Il Patto approvato mercoledì non abolisce Dublino, ma lo tempera sotto almeno tre profili. Primo, uniforma per tutti i Paesi le procedure di screening alle frontiere esterne, rendendole più veloci ed efficaci. Secondo, crea un sistema di condivisione degli oneri: una quota di irregolari «in eccesso» può essere trasferita da un Paese ad un altro. Se quest’ultimo non è disponibile, deve almeno fornire un contributo finanziario. Terzo, l’Ue stipula (ha già iniziato) dei partenariati con Paesi terzi, in modo da facilitare i rimpatri. Insieme alle operazioni della già vigente Guardia costiera comune, con il Patto la Ue compie un piccolo ma importante passo in avanti in termini di sovranità condivisa.
Le nuove misure chiudono poi una spaccatura politica profonda che si era aperta a metà del decennio scorso proprio sul tema dei confini. Il massiccio incremento di rifugiati provocato dalle crisi libica e la guerra in Siria aveva messo a nudo due drammatiche impossibilità: quella di una gestione puramente nazionale delle frontiere e quella di procedere verso una gestione più centralizzata. L’Ungheria di Orbán, appoggiata da Polonia, Cechia e Slovacchia, approfittò del momento per lanciare un guanto di sfida all’autorità di Bruxelles. Si rifiutò di applicare una decisione sul ricollocamento dei rifugiati fra Paesi, organizzò un referendum nazionale «contro l’Europa» (cui partecipò meno del 40% degli elettori) e attaccò apertamente il principio della supremazia del diritto europeo. Fu la pagina più buia dell’ Europa post-allargamento, che peraltro alimentò una vera e propria ondata di xenofobia ed euroscetticismo in molti Paesi (Italia compresa).

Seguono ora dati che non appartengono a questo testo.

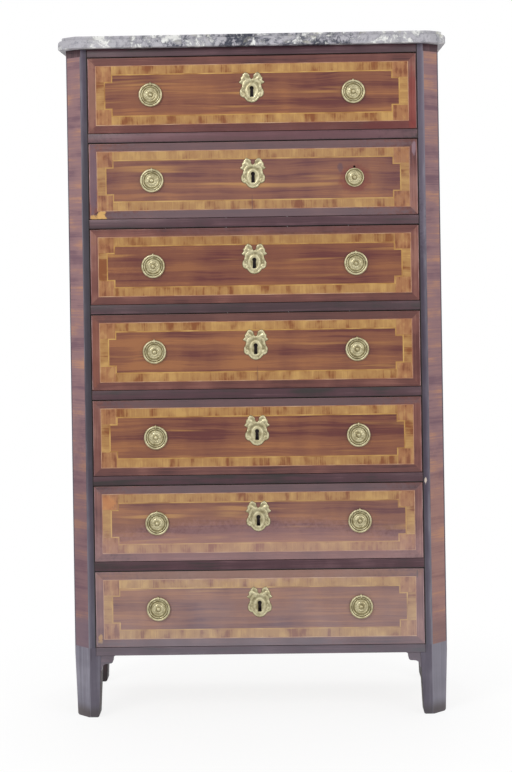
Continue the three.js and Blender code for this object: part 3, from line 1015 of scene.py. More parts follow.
class Workshop:
    """Holds the finishes and the patterns, and sets finished pieces in their places."""

    def __init__(self) -> None:
        """Mixes every finish and sets out the patterns."""
        self.materials = {entry: entry.value.material() for entry in Palette}
        self.rosettes = rosette_pattern()
        self.studs = stud_pattern()
        self.rows = row_pattern()
        self.made = 0

    def set_in(self, mesh: bpy.types.Mesh, name: str, body: str, slot: str, stands_for: Sequence[str] = (),
               smooth: float = 0.0) -> None:
        """Makes a piece of a mesh.

        Args:
            mesh: The finished mesh.
            name: The piece's name.
            body: The body that it rides on.
            slot: Not used.
            stands_for: The CAD nodes that it replaces.
            smooth: The sharpest angle in degrees that is shaded smooth, or 0 for flat shading.
        """
        piece = hang(name, mesh)
        if smooth:
            mesh.shade_smooth()
            mesh.set_sharp_from_angle(angle=math.radians(smooth))
        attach(piece, body)
        if stands_for:
            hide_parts(*stands_for)
        self.made += 1

    def place(self, shell: Shell, body: str, slot: str, stands_for: Sequence[str] = (),
              smooth: float = 30.0) -> None:
        """Makes a piece of a shell; the other values are those of set_in."""
        mesh = finished(shell.mesh, shell.name, *(self.materials[finish] for finish in shell.finishes))
        self.set_in(mesh, shell.name, body, slot, stands_for, smooth)

    def set_studs(self, places: Iterable[Place], size: Point, finish: Palette, name: str, body: str,
                  slot: str) -> None:
        """Sets nail or screw heads.

        Args:
            places: Their places.
            size: Radius and height of one.
            finish: Their finish.
            name: The piece's name.
            body: The body that it rides on.
            slot: A material slot's name, handed on to set_in.
        """
        points = bpy.data.meshes.new(name)
        points.from_pydata([tuple(place) for place in places], [], [])
        values = {"Head radius": size[0], "Head height": size[1], "Material": self.materials[finish]}
        self.set_in(self.studs.grow(points, values), name, body, slot, smooth=60)


def turned(name: str, profile: Sequence[Point], steps: int, closed: bool = False) -> bpy.types.Mesh:
    """Turns a profile round +Z.

    Args:
        name: The mesh's name.
        profile: Radius and height of each point.
        steps: Faces round the axis.
        closed: Whether the profile is a loop, as a ring's section is.

    Returns:
        The turned mesh.
    """
    mesh = bmesh.new()
    rings = []
    angles = [math.tau * step / steps for step in range(steps)]
    for radius, height in profile:
        if radius:
            spots = [(radius * math.cos(a), radius * math.sin(a), height) for a in angles]
            rings.append([mesh.verts.new(spot) for spot in spots])
        else:
            rings.append([mesh.verts.new((0, 0, height))] * steps)
    pairs = list(zip(rings, rings[1:])) + ([(rings[-1], rings[0])] if closed else [])
    for low, high in pairs:
        for step in range(steps):
            ahead = (step + 1) % steps
            mesh.faces.new(list(dict.fromkeys([low[step], low[ahead], high[ahead], high[step]])))
    for ring in () if closed else (rings[0], rings[-1]):
        if ring[0] is not ring[1]:
            mesh.faces.new(ring)
    return finished(mesh, name)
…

Va dato atto a Ursula von der Leyen di aver saputo ricucire gli strappi, dando il via a un lungo e paziente negoziato a partire dal 2020. Il tema esplosivo dell’immigrazione esterna è stato trasformato da una questione di principio difficilmente sanabile (l’opposizione binaria fra sovranità nazionale o condivisa) ad un confronto più maneggevole e costruttivo sui termini specifici della gestione in comune.

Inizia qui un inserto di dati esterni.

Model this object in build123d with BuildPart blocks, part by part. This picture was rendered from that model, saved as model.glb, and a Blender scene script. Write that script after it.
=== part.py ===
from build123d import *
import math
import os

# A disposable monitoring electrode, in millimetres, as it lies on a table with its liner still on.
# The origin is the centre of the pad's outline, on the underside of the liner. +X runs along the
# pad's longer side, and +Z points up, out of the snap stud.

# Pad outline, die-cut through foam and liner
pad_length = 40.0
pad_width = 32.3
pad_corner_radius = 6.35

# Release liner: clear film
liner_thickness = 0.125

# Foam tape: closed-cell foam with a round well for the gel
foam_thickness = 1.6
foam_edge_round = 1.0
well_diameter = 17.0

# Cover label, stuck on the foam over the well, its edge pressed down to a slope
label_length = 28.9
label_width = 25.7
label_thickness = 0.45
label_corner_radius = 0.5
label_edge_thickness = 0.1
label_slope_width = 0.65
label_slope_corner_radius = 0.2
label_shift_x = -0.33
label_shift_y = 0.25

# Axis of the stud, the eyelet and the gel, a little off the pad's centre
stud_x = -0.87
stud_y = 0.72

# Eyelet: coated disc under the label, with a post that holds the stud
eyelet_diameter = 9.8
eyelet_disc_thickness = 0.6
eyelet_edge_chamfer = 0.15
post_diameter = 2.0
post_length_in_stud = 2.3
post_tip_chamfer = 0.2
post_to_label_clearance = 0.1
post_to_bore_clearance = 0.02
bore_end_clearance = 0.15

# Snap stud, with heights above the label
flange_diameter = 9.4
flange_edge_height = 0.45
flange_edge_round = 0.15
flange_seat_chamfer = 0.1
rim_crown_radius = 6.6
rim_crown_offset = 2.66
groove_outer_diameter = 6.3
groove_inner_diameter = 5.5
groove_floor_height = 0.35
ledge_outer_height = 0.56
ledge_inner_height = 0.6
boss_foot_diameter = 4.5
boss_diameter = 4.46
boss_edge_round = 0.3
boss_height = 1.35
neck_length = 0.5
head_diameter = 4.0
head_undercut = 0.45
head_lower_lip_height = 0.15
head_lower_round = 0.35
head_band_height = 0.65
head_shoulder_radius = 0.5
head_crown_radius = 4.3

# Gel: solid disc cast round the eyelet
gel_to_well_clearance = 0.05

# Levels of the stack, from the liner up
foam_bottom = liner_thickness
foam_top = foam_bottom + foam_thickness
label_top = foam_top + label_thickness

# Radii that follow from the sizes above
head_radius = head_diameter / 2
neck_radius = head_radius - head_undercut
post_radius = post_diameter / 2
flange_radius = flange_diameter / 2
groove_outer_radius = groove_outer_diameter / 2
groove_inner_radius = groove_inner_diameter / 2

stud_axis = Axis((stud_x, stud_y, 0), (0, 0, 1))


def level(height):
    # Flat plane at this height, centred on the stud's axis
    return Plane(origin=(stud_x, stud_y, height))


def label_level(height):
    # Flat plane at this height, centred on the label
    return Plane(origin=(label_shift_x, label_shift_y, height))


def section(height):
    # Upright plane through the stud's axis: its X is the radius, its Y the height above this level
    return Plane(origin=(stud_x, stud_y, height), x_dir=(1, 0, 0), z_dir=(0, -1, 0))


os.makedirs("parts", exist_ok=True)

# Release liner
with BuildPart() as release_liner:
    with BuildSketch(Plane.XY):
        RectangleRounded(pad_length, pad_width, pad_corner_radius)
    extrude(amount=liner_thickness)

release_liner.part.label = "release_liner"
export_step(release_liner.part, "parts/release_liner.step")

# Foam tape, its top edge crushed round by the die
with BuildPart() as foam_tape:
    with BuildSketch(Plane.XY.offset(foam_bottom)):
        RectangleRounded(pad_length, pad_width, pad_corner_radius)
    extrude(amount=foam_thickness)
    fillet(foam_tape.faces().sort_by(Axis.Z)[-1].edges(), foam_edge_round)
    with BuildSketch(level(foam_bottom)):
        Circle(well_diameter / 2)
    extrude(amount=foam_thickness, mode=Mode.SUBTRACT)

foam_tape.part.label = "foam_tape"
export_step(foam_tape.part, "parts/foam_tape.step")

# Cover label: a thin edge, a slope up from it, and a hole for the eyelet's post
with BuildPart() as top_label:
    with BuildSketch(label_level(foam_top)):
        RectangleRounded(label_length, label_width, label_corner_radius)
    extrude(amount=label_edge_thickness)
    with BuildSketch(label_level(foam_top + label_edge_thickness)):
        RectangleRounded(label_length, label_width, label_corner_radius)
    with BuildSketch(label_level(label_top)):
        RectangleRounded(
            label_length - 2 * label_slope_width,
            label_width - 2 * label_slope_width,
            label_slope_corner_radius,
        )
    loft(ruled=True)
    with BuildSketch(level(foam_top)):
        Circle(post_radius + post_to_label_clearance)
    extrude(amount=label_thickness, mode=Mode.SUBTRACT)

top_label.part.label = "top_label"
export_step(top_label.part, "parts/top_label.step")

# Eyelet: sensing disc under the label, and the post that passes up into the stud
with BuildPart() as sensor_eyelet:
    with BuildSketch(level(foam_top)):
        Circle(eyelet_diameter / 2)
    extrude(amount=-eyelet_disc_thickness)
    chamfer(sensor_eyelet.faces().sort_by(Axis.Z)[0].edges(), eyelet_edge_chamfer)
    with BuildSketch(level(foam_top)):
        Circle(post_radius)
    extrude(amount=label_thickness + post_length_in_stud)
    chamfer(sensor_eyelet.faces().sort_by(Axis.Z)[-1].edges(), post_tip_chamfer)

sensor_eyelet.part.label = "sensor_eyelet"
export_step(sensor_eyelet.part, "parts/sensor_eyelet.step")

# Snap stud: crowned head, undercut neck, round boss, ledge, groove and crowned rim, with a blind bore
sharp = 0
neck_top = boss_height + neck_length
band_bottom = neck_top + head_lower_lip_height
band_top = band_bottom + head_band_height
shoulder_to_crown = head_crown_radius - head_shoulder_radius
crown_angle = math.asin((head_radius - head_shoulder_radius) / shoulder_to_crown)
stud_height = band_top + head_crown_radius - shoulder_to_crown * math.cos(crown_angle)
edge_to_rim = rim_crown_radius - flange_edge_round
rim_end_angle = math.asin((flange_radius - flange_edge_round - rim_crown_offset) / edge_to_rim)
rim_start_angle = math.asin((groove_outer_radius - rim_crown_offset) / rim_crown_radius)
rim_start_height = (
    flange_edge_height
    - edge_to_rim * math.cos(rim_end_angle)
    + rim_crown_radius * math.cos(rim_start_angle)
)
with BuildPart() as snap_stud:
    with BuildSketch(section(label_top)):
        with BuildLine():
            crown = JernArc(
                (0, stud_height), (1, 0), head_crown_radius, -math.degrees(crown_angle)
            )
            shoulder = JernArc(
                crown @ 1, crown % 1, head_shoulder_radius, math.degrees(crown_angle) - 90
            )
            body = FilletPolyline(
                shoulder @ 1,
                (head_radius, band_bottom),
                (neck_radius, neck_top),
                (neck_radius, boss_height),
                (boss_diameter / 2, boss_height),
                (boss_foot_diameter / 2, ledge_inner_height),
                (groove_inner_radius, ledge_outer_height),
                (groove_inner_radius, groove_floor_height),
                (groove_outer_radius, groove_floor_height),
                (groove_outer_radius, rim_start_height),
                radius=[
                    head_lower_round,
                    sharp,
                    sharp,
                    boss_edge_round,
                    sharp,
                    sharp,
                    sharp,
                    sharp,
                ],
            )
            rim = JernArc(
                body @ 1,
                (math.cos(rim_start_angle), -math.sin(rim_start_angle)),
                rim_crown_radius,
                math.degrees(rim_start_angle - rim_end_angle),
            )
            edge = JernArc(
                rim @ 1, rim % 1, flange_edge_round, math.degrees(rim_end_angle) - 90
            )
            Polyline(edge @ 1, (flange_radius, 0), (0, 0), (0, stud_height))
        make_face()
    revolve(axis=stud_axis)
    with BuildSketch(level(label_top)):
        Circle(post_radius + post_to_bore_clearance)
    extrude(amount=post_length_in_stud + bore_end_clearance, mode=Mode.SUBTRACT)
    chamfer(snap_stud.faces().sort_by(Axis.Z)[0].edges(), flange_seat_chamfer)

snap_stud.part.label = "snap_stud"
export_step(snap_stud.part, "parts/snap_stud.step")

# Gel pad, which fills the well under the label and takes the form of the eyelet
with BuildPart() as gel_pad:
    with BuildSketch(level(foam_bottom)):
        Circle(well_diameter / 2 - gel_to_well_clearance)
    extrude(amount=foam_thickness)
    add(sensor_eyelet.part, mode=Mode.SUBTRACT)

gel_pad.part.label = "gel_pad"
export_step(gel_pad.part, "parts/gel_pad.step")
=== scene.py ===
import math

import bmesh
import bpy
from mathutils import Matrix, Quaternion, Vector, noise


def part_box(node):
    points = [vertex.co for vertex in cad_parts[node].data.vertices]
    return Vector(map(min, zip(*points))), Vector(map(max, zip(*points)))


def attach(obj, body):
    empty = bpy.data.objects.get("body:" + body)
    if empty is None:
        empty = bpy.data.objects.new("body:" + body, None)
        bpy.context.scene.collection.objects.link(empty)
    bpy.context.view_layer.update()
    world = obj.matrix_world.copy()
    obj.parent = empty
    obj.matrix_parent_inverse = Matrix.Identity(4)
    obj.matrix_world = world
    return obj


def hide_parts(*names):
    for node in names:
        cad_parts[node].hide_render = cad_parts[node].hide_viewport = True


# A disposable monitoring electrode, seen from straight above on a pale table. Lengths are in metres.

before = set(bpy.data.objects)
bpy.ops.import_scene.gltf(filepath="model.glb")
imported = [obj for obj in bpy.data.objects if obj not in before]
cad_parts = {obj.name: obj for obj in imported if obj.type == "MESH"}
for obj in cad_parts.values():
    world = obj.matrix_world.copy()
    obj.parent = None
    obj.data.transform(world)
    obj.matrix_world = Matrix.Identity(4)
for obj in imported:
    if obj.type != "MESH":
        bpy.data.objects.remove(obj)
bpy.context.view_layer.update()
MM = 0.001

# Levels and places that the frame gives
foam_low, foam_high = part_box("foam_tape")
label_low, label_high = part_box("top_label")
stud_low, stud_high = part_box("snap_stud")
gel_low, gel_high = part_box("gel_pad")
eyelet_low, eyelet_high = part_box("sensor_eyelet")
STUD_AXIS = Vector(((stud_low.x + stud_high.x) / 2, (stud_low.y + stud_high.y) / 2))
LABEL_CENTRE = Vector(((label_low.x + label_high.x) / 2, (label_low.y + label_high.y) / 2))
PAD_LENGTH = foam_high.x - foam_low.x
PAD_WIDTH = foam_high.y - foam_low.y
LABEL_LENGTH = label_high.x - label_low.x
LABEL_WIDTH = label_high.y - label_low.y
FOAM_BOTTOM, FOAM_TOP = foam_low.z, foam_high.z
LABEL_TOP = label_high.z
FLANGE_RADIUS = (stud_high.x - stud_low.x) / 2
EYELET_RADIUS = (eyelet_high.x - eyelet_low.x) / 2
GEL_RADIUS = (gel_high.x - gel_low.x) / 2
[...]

Vi è infine un terzo aspetto. La percentuale di voti a favore delle dieci misure del Patto è stata piuttosto risicata. Ciò che conta è però che, nel complesso, abbia tenuto la maggioranza fra socialisti, popolari e liberali, senza frantumarsi lungo linee territoriali. Il Parlamento non esprime la volontà dei Paesi membri ma quella dei cittadini, rappresentati dai partiti in base a obiettivi e valori condivisi. Si tratta di una distinzione importante, che definisce la natura di un regime politico, la sua capacità di essere qualcosa di più di una confederazione tra stati sovrani che difendono solo i propri interessi. L’imminenza delle elezioni ha creato tuttavia qualche disturbo agli allineamenti partitici: ci sono state defezioni, per fortuna non decisive, da parte di alcune delegazioni nazionali. Per limitarci al caso italiano, all’interno del gruppo conservatore Fratelli d’Italia ha votato a favore (allineandosi ai popolari e dunque a Forza Italia) tranne che sulla misura riguardante la condivisione degli oneri, la più osteggiata da Orbán. Fra i socialisti, il Pd ha votato in modo quasi speculare al partito di Meloni, schierandosi a favore solo sulla condivisione degli oneri. Per come funziona il Parlamento europeo, le defezioni di chi fa parte della maggioranza fanno più danni di quelle in direzione contraria. I socialisti e democratici si sono sempre distinti per la capacità di votare uniti, componendo ex ante eventuali differenze di orientamenti. Speriamo si tratti solo di un incidente di percorso: è importante che la tradizione continui.